Talvez falte a ROSA TIRANA uma
maior densidade nos elementos de dramaturgia, especialmente o roteiro, já que o
percurso da menina pela caatinga e as situações encontradas (o homem das
bonecas, as criaturas da terra) não parecem surgir com muita potência. O que
nos encanta mais no filme é justamente os momentos em que o diretor abandona
qualquer perspectiva de situar o espectador numa história e simplesmente
mergulha em compor climas e ambiências. O filme é muito composto pelo uso
extremamente presente da paisagem, ainda que não seja propriamente um uso
criativo, mas de grande beleza de composição pictórica e de luz. E também pela
música, que faz o filme ter uma sonoridade marcante, por vezes se aproximando
de um musical. Os tempos mais largos, o certo minimalismo, a presença cativante
da jovem atriz mirim conferem ao filme um tom cinematográfico, um olhar
delicado e talentoso do realizador em mergulhar nesse universo, mesmo com
referências já tão matizadas. Apesar de nitidamente realizado com poucos
recursos, é notório o esmero do diretor em cada detalhe da realização – os
graciosos créditos iniciais, os objetos, as cores, a formidável paleta de cor
de todo o filme – o que confere a algumas cenas um tom absolutamente
encantador. Há uma forte crença nessa encenação, uma aposta frontal nesse
suposto anacronismo, nos valores do sertão, o que torna o filme em muitos
momentos uma aventura comovente. Menos preocupado em ater-se aos recursos
típicos do contexto de grife, e simplesmente mergulhar de cabeça na sua própria
verdade, nas referências de seu próprio universo, ROSA TIRANA é comovente
justamente por abrir outros olhares para o sertão, ainda que mantendo seus
princípios de base. Existe uma poesia aberta em ROSA TIRANA mas também uma
certa melancolia, uma dor, uma solidão expressa pelos passos da personagem.

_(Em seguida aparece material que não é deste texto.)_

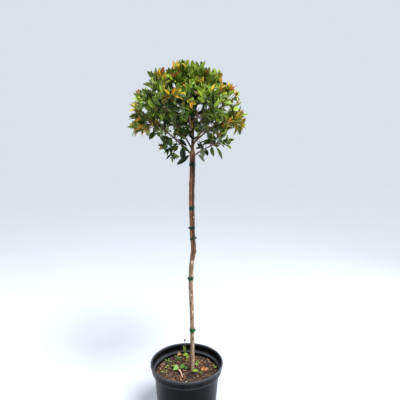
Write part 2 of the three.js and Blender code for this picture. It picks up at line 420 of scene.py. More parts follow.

ROSA TIRANA é notável talvez não
por sua estrutura geral mas justamente por esses momentos em que o filme se
entrega ao prazer de construir climas e cenas de forma lúdica: a mãe que canta
no umbral da porta quase como se fosse uma despedida (meu momento preferido),
um monólogo muito forte de José Dumont (ainda que o impacto se reduza por uma
montagem um tanto excessiva, que opte por quebrar em vários planos), uma câmera
que surpreendentemente passeia esfuziante pela simples festa multicolorida em
Bodocó, a expressão dos rostos da família de retirantes que socorre Rosa, a
maravilhosa cena do cortejo com as crianças de roupas azuizinhas, o belo gesto
de Rosa de deixar a flor aos pés da Santa, etc.). Creio que ROSA TIRANA ficará
em minha memória mais por esses momentos de rara beleza singela do que por sua
dramaturgia de feitio regionalista.
ROSA TIRANA mostra a enorme
potência que desponta no interior do país. É incrível que um filme como esse
seja todo realizado no interior do Nordeste – algo que me interessa em
especial. Espero voltar a esse filme em um outro momento. Acho também belo o
gesto da curadoria de Tiradentes em se abrir para um filme como esse que, em
certas medidas, destoa do protótipo gestado no evento.